According to Bitter Winter, Father Liu Jiangdong, who served at the Church of the Sacred Heart, in the Erqi district of Zhengzhou in Henan province, was accused by Zhengzhou’s Chinese Patriotic Catholic Association (CPCA) and Religious Affairs Bureau in September 2018 for “disorderly financial accounts” and “using public money for private purposes.”

Based on Asia News’ report, the real motive behind the persecution was his refusal to follow the government’s regulations. He was also “too active with the young” and “did too much” for his congregation. Fr. Liu was isolated for a week, his priesthood certificate suspended, and was relieved of all his clerical duties.

A month later, Fr. Liu was arrested, and after some time, sentenced to detention for a year and two months. A source in the diocese shared that a lawyer, who was hired by the priest’s family to defend him, revealed that Fr. Liu’s imprisonment had nothing to do with the church’s accounts: the government simply wanted to drive him out of the church and the province for not following its policies on religion.

On January 1, 2020, when he returned to his church, he found that the lock to his residence had been changed. A local believer told Bitter Winter that when church workers let him in, Fr.

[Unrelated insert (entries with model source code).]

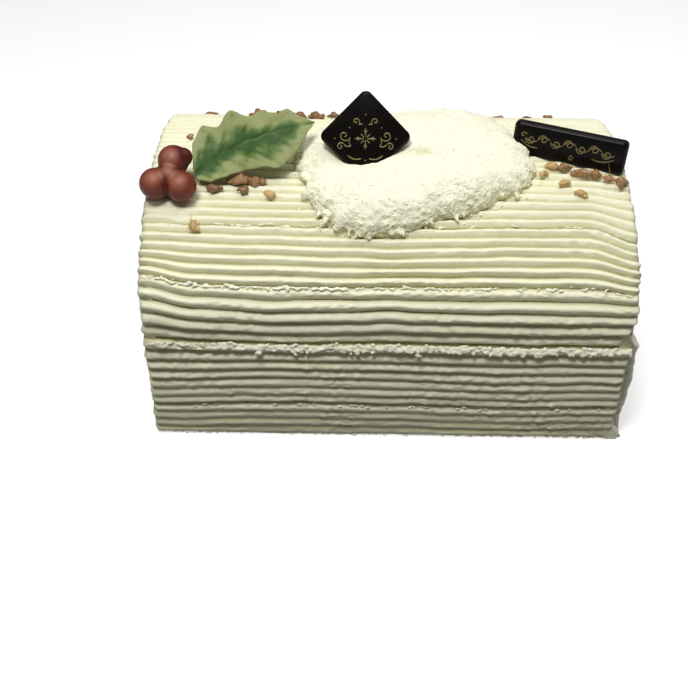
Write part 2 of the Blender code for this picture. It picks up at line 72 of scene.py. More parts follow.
class Finish:
    # one material, with a Principled shader to plug things into
    def __init__(self, name, **fixed):
        self.material = bpy.data.materials.new(name)
        self.material.use_nodes = True
        self.tree = self.material.node_tree
        self.shader = self.tree.nodes["Principled BSDF"]
        for socketName, value in fixed.items():
            self.shader.inputs[socketName.replace("_", " ")].default_value = value

    def node(self, kind, settings, values, out=0):
        made = self.tree.nodes.new(kind)
        for setting, value in settings.items():
            if setting == "stops":
                setStops(made.color_ramp, value)
            else:
                setattr(made, setting, value)
        for place, value in values.items():
            self.plug(made.inputs[place], value)
        return Wire(self, made.outputs[out])

    def plug(self, socket, value):
        if isinstance(value, Wire):
            self.tree.links.new(value.socket, socket)
        else:
            socket.default_value = value

    def feed(self, **wires):
        for socketName, wire in wires.items():
            self.plug(self.shader.inputs[socketName.replace("_", " ")], wire)

    def place(self, stretch=(1, 1, 1)):
        # position on the cake in millimetres, stretched so that grain can run one way
        spot = self.node("ShaderNodeTexCoord", {}, {}, "Object")
        scale = tuple(1000 / part for part in stretch)
        return self.node("ShaderNodeVectorMath", {"operation": "MULTIPLY"}, {0: spot, 1: scale})

    def grain(self, size, detail=2.0, stretch=(1, 1, 1)):
        # cloudy noise with grains about size across
        return self.node("ShaderNodeTexNoise", {},
                         {"Vector": self.place(stretch), "Scale": 1 / size, "Detail": detail}, "Fac")

    def pits(self, size):
        # distance to the nearest of many scattered points
        return self.node("ShaderNodeTexVoronoi", {}, {"Vector": self.place(), "Scale": 1 / size}, "Distance")

    def ramp(self, wire, stops):
        return self.node("ShaderNodeValToRGB", {"stops": stops}, {"Fac": wire}, "Color")

    def step(self, wire, low, high):
        # 0 below low, 1 above high, eased between
        return self.node("ShaderNodeMapRange", {"interpolation_type": "SMOOTHSTEP"},
                         {"Value": wire, "From Min": low, "From Max": high}, "Result")

    def painted(self, name):
        # a number stored on the mesh
        return self.node("ShaderNodeAttribute", {"attribute_name": name}, {}, "Fac")

    def blend(self, mask, under, over):
        # one colour under another, which shows where the mask is 1
        return self.node("ShaderNodeMix", {"data_type": "RGBA", "clamp_factor": True},
                         {0: mask, 6: rgba(under), 7: rgba(over)}, 2)

    def bump(self, height, depth, strength):
        return self.node("ShaderNodeBump", {}, {"Height": height, "Distance": depth, "Strength": strength},
                         "Normal")


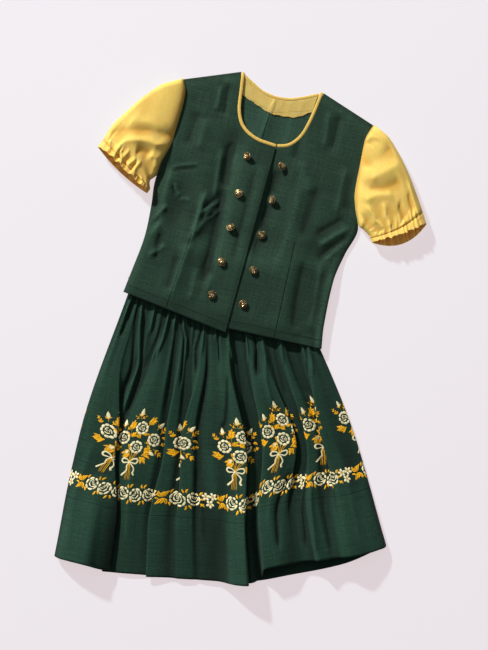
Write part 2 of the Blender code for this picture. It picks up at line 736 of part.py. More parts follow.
def make_skirt_back():
    levels = np.linspace(0, 1, skirt_back_rows)
    edges = skirt_point_rows(np.array([0, len(creases) - 1]), levels)
    hem = side_line(back_hem_line, skirt_back_columns)
    rows = []
    for j, level in enumerate(levels):
        left = edges[j, 0, 0]
        right = edges[j, 1, 0]
        share = (hem[:, 0] - hem[0, 0]) / (hem[-1, 0] - hem[0, 0])
        waist_along = waist_left[1] + share * (waist_right[1] - waist_left[1])
        across = left + share * (right - left)
        along = waist_along + (hem[:, 1] - waist_along) * level
        rows.append(np.stack([across, along, np.full_like(across, wall / 2)], 1))
    return make_sheet("skirt_back", np.array(rows)[::-1], green)


def make_waistband(name, up):
    """A straight band above the gathered edge, at its own height."""
    top = np.array([waist_left, waist_right]) + (0, seam_gap)
    grid = np.zeros((3, 9, 3))
    for j, rise in enumerate((0, waistband_height / 2, waistband_height)):
        grid[j, :, :2] = split_line(top[0], top[1], np.linspace(0, 1, 9)) + (0, rise)
        grid[j, :, 2] = up
    return make_sheet(name, grid, green, waistband_wall)


def sleeve_grid(rings, armhole, toward):
    """Rings of a puff sleeve from the armhole to the cuff; a ring starts at its outer edge."""
    names = ("outer_x", "outer_y", "inner_x", "inner_y", "top", "low", "bow")
    around = cuff_gathers * columns_per_gather
    angle = 2 * math.pi * np.arange(around) / around
    share = 0.5 - 0.5 * np.cos(angle)
    over = np.sin(angle)
    seam_x = np.interp(share, np.linspace(0, 1, len(armhole)), armhole[:, 0])
    seam_y = np.interp(share, np.linspace(0, 1, len(armhole)), armhole[:, 1])
    grid = []
    for at in np.linspace(0, 1, len(rings)):
        ring = {name: spline(np.linspace(0, 1, len(rings)), column(rings, name), at) for name in names}
        outer = np.array((ring["outer_x"], ring["outer_y"]))
        inner = np.array((ring["inner_x"], ring["inner_y"]))
        chord = inner - outer
        length = np.linalg.norm(chord)
        aside = np.array((-chord[1], chord[0])) / length
        bow = ring["bow"] * 4 * share * (1 - share)
        flat = outer + share[:, None] * chord + bow[:, None] * aside
        if at == 0:
            flat = np.stack([seam_x, seam_y], 1)
        body = (ring["top"] + ring["low"]) / 2
        half = (ring["top"] - ring["low"]) / 2
        edge = np.minimum(share, 1 - share) * length
        dome = 1 - sleeve_dome * smooth(at / 0.3) * (1 - np.sin(math.pi * share))
        up = body + half * np.sign(over) * quarter_round(edge, sleeve_edge_round) * dome
        pull = smooth((at - 0.6) / 0.4)
        flat = flat - np.outer(pull * np.clip(over, 0, 1), toward)
        wave = np.cos(cuff_gathers * angle) * cuff_wave * smooth((at - 0.55) / 0.3)
        up = up + wave * np.clip(over, 0, 1)
        flat = flat + np.outer(wave * (1 - np.abs(over)), chord / length)
        grid.append(np.concatenate([flat, up[:, None]], 1))
    return np.array(grid)


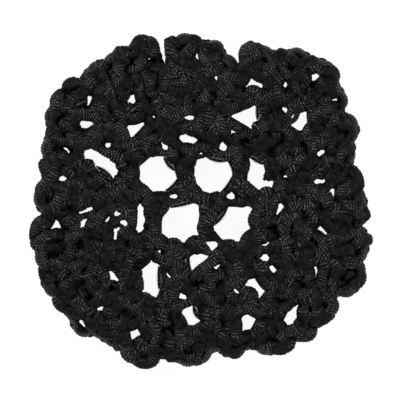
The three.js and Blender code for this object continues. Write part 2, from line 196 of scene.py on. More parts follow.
# %% Chart of the small openings
SMALL_OPENINGS = np.array([
    # x, y, long, wide, turn
    (-33.5, -3, 4, 1, 15), (-19.5, 29.5, 3, 1.5, 80), (23, -2, 3.5, 1.5, 75), (9, 1.5, 2.5, 2, 40),
    (6.5, 15.5, 2.5, 2, 135), (-5, -27.5, 3, 1.5, 145), (34.5, 5.5, 3.5, 1.5, 15), (-3, 24, 2.5, 2, 150),
    (35, 14, 3, 1.5, 35), (-40, 6, 3, 1, 5), (-42, -7, 3, 1.5, 45), (-25, -22, 4, 0.5, 130),
    (-26.5, 16, 2, 1.5, 20), (-9, -21.5, 2.5, 1, 130), (-29, -31.5, 2.5, 1, 175), (-34, -6.5, 3, 1.5, 40),
])
PINHOLES = np.array([
    # x, y, long, wide, turn
    (34, 36.5, 1.5, 1, 145), (-34.5, -36, 2.5, 2, 45), (21, -20, 2.5, 1, 145), (35.5, -8.5, 3, 1, 130),
    (33.5, -21, 3, 0.5, 95), (-10, 15.5, 1.5, 1.5, 0), (4, 44.5, 1.5, 1, 5), (38.5, 2.5, 2, 1, 110),
    (-0.5, 41.5, 2.5, 0.5, 100), (-5.5, 44, 2, 1, 35), (24.5, 26.5, 1.5, 1, 80), (-24, -4, 1.5, 0.5, 15),
    (-22, -6.5, 2, 1, 150), (-27, -5.5, 1.5, 1, 50), (-24, -8.5, 1.5, 1, 10), (-32, 30, 1.5, 1, 170),
    (30, 42, 2, 1, 70), (19, -16.5, 2, 1, 100), (4.5, 35.5, 1.5, 0.5, 90), (10.5, -26, 2, 0.5, 135),
    (6.5, -35, 1, 1, 0), (24.5, 33.5, 1.5, 0.5, 65), (0.5, 13.5, 1, 1, 0), (19, -12.5, 1.5, 0.5, 30),
    (27, 24.5, 1, 0.5, 45),
])
print(len(SMALL_OPENINGS), "small openings and", len(PINHOLES), "pinholes")

# %% [markdown]
# ## The scalloped edge and the rim
#
# Where the net turns under, each stitch stands out as a loop. Even waves would be simpler, but the loops
# differ, so the chart gives the direction and reach of each and the reach of the dip after it. The rim round
# the mouth is hidden below and charted too.

# %% Chart of the edge
EDGE_LOOPS = np.array([
    # at, reach, dip
    (-1.5, 49.5, 48.5), (6, 47.5, 43.5), (18.5, 48, 48.5), (26, 52, 48.5), (38, 53.5, 54),
    (46, 56, 54.5), (54, 54, 49.5), (67, 49.5, 48), (85.5, 47.5, 47.5), (95.5, 49.5, 48.5),
    (110, 51, 50), (119.5, 51, 50), (129, 51.5, 49), (142, 52.5, 52), (148.5, 52.5, 49.5),
    (159.5, 49.5, 48), (168.5, 47.5, 47), (178, 49, 46), (192.5, 50.5, 50), (200, 51.5, 50.5),
    (208.5, 53, 51), (219.5, 52, 52), (226.5, 53.5, 50.5), (235.5, 50.5, 48.5), (248.5, 51.5, 48),
    (258.5, 48, 48), (265.5, 49, 44), (284.5, 46.5, 45.5), (297, 50.5, 50), (311, 51.5, 50.5),
    (318, 52.5, 47.5), (332.5, 54, 48.5), (343, 52, 47.5),
])
NOTCHES = np.array([
    # x, y, long, wide, turn
    (-26.8, 40.2, 4.5, 1, 145), (-10.9, 43.8, 9, 2, 92), (11, 40.4, 1.6, 1.2, 100),
    (10, 43, 3.2, 3.2, 0), (9, 46.6, 7.6, 7.6, 0),
])
print(len(EDGE_LOOPS), "edge loops, with two slits and a wedge between them")

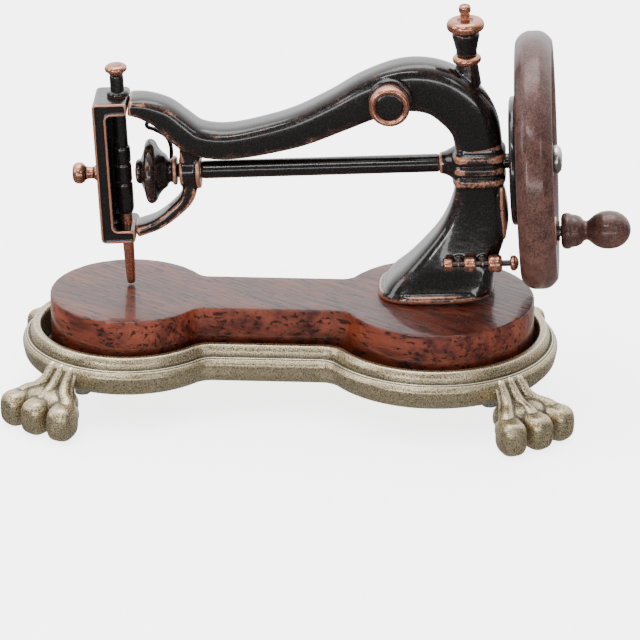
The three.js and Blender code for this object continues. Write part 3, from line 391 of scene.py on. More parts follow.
def fiddle(offset, fillet):
    """The outline moved outwards by an offset, with a fillet where each lobe meets the waist."""
    half = WAIST + offset
    side = []
    for name, way in (("right", 1), ("left", -1)):
        centre, lobe = LOBES[name]
        radius = lobe + offset
        across = math.sqrt((radius + fillet) ** 2 - (half + fillet) ** 2)
        turn = math.atan2(half + fillet, -way * across)
        start = 0 if way > 0 else math.pi
        arc = [(centre + radius * math.cos(a), radius * math.sin(a))
               for a in np.linspace(start, turn, LOBE_STEPS)]
        begin = turn + way * math.pi
        end = 1.5 * math.pi if way > 0 else -0.5 * math.pi
        middle = centre - way * across
        arc += [(middle + fillet * math.cos(a), half + fillet + fillet * math.sin(a))
                for a in np.linspace(begin, end, FILLET_STEPS)[1:]]
        side.append(arc if way > 0 else arc[::-1])
    upper = side[0] + side[1]
    lower = [(x, -y) for x, y in upper[1:-1]][::-1]
    return np.array(upper + lower)


def swept(profile, fillet, share=0.5, shift=0.0):
    """A body whose sections follow the fiddle outline: [offset, height] pairs, bottom to top."""
    rings = []
    for offset, height in profile:
        line = fiddle(offset, max(fillet - offset * share, 0.4))
        rings.append(np.column_stack([line[:, 0] + shift, line[:, 1], np.full(len(line), height)]))
    return np.array(rings)


print("points round the outline:", len(fiddle(0, 1)))

# %% Wooden block
wood_low, wood_high = span("wood_block", BASE)
WOOD_TOP = wood_high[2]
wood_shift = (wood_low[0] + wood_high[0]) / 2 - OUTLINE_MIDDLE
EDGE = 0.32  # radius of the block's edges
CHIP_DEPTH = 0.028
block_profile = rounded(
    [(-EDGE, wood_low[2]), (0, wood_low[2] + EDGE), (0, WOOD_TOP), (-6 * EDGE, WOOD_TOP)], EDGE, 6)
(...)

Liu realized that his home had been searched, and many of his belongings missing.

On January 10, the priest was summoned by the local Religious Affairs Bureau and Security Bureau and ordered to leave the Zhengzhou Diocese the next day.

A churchgoer told Bitter Winter that the government wanted to drive Fr. Liu out of the church and Henan Province. She added that since the day Fr. Liu was released from detention, authorities started surveilling him and monitor his phone calls.

Members of his former congregation were threatened to be fined up to 200,000 RMB (about $ 29,000) if they were to shelter him or invite him to hold Mass in their homes. “No one dares to take him in; he is now homeless and pushed to the corner,” the woman said.